→ TASK DESCRIPTION:
List all lines of the data containing the word "attach".
___
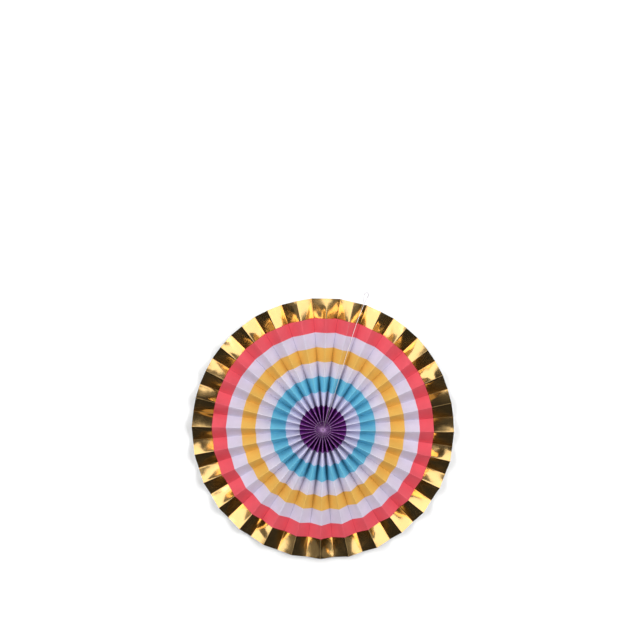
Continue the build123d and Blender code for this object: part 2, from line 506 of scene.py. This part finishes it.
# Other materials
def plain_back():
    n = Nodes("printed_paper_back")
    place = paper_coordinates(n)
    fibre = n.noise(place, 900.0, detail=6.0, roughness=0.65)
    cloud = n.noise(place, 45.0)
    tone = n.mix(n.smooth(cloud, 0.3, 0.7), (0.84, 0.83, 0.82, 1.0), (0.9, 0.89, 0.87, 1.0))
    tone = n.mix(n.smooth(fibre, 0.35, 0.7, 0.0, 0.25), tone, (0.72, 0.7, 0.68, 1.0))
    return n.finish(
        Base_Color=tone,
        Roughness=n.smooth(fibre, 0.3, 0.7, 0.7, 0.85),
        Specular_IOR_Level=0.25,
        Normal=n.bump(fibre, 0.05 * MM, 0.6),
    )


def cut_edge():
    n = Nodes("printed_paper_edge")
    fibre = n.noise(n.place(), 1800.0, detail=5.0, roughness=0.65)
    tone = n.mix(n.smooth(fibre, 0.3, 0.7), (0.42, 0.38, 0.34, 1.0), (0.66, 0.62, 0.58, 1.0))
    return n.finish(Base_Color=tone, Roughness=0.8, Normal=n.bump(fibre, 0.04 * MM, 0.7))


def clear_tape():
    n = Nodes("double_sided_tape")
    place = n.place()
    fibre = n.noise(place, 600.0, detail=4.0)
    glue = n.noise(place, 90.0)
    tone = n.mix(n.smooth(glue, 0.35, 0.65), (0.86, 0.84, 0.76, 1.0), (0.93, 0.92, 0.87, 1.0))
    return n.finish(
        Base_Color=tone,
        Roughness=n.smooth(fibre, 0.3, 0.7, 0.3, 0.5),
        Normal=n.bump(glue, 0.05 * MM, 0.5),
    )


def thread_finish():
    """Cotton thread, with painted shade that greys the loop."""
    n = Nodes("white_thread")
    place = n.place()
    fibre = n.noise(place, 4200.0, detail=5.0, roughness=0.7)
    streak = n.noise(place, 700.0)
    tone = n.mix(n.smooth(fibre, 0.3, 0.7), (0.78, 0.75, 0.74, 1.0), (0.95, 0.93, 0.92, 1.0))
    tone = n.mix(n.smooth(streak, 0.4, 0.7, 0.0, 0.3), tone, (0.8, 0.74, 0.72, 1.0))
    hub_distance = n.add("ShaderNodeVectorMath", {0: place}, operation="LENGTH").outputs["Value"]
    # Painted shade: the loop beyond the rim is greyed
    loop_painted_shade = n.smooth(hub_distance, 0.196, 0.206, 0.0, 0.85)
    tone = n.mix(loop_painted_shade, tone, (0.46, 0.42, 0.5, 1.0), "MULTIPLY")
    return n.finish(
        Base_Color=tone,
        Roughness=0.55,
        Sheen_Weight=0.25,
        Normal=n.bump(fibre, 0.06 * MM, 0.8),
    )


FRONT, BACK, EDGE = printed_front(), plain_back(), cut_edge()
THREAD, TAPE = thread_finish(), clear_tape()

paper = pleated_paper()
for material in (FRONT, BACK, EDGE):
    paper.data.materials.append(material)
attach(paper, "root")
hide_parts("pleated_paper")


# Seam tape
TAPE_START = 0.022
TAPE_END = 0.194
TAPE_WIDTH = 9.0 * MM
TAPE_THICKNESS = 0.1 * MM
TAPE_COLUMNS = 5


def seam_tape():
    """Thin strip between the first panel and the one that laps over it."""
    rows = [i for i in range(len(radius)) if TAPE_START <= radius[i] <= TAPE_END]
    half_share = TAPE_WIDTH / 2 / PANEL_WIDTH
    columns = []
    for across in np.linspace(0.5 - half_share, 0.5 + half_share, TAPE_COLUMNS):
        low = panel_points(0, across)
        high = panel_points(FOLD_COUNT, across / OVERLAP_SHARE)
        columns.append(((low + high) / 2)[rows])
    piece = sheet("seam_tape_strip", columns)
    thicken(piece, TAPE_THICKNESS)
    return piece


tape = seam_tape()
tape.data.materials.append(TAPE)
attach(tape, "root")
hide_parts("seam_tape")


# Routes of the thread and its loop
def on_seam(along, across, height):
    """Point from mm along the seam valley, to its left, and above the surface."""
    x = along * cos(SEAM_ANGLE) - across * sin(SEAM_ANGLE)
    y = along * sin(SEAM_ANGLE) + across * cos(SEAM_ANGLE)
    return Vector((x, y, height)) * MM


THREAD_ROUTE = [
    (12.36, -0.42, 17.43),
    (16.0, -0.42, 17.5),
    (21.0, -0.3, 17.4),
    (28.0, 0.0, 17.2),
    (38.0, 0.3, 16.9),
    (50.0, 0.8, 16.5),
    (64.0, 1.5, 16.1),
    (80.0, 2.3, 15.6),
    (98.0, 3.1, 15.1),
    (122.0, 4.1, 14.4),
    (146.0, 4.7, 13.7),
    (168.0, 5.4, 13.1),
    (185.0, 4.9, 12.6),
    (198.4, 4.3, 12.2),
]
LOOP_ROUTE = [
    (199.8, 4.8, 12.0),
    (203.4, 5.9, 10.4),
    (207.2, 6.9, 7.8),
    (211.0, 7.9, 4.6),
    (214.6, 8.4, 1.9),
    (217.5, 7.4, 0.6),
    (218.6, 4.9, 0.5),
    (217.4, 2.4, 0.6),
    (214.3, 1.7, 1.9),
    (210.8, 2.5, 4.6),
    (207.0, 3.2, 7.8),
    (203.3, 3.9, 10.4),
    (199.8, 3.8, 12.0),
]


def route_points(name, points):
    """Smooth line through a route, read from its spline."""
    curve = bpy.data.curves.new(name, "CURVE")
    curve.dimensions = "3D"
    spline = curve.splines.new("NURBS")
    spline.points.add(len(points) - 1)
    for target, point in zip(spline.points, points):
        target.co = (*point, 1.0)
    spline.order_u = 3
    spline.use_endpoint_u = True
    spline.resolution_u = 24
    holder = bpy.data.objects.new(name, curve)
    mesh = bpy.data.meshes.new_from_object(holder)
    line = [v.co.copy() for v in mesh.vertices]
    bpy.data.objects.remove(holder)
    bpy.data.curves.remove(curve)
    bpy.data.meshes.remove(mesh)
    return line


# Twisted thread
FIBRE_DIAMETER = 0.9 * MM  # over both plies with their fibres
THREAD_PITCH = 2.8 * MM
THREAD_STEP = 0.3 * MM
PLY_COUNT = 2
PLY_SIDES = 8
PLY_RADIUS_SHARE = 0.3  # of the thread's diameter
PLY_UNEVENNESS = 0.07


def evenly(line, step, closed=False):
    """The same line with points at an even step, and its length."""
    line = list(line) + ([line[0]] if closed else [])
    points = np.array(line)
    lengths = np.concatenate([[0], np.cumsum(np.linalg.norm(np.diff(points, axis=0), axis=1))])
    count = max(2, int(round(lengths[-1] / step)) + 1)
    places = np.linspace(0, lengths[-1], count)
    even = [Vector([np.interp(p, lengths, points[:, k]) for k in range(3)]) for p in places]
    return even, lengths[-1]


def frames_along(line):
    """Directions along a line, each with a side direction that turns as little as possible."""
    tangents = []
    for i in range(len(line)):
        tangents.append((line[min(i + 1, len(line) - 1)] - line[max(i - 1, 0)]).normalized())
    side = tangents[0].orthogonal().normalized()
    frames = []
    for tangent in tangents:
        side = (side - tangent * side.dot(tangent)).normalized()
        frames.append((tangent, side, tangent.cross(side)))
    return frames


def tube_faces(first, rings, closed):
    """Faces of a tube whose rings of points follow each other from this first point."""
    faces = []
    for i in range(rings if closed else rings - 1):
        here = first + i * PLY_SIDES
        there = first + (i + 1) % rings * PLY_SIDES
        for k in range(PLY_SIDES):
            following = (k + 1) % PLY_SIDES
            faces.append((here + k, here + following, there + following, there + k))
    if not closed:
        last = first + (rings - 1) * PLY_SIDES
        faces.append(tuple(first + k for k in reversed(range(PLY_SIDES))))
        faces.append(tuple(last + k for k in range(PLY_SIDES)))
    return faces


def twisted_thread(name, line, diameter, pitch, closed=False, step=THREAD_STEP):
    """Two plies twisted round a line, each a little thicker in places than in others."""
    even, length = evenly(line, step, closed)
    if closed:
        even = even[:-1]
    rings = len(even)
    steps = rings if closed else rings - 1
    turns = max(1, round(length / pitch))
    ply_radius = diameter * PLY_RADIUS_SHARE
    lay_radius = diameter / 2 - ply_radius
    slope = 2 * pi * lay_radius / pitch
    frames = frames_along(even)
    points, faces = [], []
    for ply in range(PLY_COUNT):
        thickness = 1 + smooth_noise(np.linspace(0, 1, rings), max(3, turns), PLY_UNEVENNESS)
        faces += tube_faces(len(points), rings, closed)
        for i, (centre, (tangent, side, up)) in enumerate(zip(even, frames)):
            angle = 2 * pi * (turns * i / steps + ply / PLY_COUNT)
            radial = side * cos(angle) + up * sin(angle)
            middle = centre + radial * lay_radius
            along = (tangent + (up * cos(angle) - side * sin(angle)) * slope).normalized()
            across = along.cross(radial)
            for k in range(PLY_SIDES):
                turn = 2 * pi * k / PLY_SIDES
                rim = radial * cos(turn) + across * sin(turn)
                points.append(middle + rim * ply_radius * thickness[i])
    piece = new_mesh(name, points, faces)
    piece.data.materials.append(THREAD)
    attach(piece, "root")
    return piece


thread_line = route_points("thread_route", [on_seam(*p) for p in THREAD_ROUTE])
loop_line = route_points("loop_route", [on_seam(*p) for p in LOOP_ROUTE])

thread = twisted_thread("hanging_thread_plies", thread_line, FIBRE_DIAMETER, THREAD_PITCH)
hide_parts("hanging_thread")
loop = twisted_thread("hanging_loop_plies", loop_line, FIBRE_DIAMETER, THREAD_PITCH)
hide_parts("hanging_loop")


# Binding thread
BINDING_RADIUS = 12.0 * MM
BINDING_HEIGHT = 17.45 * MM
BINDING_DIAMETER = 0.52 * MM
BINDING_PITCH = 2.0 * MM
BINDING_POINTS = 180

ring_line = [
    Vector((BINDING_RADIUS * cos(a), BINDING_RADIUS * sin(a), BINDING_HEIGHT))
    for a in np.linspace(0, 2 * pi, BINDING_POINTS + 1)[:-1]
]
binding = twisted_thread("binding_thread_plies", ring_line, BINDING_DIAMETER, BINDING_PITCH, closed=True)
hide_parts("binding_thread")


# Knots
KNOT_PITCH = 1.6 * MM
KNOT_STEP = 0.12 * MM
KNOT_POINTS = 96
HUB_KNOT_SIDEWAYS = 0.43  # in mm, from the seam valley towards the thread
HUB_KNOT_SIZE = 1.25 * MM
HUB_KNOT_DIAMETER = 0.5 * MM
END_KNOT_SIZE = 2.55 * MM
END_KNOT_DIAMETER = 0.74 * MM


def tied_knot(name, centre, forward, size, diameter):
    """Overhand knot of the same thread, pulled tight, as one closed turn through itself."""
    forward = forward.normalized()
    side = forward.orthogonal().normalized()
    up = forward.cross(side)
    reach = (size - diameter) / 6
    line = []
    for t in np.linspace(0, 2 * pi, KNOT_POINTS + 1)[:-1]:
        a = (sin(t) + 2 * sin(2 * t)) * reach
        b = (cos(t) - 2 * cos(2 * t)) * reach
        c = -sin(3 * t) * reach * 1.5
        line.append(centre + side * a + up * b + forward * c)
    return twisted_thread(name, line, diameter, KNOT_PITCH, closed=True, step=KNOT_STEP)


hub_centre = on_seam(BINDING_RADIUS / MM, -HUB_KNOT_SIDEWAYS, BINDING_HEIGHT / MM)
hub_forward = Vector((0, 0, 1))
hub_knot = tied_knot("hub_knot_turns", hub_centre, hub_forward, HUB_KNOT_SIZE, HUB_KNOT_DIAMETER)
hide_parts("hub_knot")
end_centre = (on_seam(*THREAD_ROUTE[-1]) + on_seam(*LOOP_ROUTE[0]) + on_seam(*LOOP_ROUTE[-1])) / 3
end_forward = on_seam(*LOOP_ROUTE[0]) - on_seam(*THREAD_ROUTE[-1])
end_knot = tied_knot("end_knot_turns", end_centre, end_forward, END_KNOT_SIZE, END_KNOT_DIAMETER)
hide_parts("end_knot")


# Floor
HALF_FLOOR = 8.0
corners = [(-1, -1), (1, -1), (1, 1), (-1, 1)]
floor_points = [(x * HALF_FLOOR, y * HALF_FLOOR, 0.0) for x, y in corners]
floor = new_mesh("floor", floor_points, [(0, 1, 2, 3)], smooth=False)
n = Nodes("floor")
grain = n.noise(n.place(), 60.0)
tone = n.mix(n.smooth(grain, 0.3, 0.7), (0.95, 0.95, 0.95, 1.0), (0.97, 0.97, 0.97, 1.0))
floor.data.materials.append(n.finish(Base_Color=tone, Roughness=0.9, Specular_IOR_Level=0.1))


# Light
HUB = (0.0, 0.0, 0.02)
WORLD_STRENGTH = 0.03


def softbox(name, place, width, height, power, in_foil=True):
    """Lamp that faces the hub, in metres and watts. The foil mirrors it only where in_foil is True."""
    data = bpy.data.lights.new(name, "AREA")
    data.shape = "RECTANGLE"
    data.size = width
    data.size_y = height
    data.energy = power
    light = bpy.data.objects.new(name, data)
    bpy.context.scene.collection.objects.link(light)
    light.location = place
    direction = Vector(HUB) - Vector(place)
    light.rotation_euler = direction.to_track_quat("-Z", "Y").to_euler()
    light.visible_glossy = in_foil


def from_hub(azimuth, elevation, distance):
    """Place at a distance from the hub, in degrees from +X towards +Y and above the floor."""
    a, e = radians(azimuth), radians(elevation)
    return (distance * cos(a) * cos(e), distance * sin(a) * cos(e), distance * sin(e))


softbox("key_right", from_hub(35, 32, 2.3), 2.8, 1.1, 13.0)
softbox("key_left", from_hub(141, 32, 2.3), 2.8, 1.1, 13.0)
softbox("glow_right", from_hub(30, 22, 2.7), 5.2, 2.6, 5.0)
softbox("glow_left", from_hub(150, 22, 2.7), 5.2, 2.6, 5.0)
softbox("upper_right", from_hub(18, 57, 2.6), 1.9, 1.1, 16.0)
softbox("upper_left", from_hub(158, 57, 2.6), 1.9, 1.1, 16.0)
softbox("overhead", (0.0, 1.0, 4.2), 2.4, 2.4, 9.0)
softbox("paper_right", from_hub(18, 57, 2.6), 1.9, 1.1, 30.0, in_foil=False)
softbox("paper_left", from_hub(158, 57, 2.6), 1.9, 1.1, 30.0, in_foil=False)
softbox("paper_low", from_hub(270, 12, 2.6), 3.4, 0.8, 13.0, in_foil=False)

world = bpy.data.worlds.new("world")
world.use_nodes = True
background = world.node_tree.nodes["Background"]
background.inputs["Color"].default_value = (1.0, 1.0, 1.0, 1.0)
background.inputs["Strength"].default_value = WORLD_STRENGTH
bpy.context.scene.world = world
___
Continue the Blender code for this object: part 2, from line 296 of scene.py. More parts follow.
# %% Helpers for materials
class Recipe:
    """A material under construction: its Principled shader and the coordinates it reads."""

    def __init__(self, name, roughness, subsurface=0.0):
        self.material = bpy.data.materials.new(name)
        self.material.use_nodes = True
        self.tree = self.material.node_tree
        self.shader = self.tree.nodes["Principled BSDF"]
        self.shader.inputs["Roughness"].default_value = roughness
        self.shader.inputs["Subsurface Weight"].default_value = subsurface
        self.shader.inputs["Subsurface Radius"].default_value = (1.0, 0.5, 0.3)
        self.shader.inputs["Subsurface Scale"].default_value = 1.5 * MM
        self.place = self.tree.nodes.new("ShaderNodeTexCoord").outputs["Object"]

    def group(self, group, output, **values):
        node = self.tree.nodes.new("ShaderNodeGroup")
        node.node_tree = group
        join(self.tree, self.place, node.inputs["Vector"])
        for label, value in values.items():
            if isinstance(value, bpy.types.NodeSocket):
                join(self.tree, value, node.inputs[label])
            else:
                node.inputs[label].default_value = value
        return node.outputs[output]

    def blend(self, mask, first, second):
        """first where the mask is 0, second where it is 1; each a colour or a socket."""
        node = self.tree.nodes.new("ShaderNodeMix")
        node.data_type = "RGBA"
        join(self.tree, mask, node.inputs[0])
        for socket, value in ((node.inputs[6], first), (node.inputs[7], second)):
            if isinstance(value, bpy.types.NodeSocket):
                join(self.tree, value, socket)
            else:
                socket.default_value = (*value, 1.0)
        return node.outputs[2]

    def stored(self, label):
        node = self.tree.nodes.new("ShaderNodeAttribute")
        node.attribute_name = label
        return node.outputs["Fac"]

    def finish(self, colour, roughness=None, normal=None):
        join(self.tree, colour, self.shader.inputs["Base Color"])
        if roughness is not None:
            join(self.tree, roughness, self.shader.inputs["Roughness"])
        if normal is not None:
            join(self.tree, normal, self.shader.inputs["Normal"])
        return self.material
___
→ ANSWER TO THE EXERCISE:
attach(paper, "root")
attach(tape, "root")
    attach(piece, "root")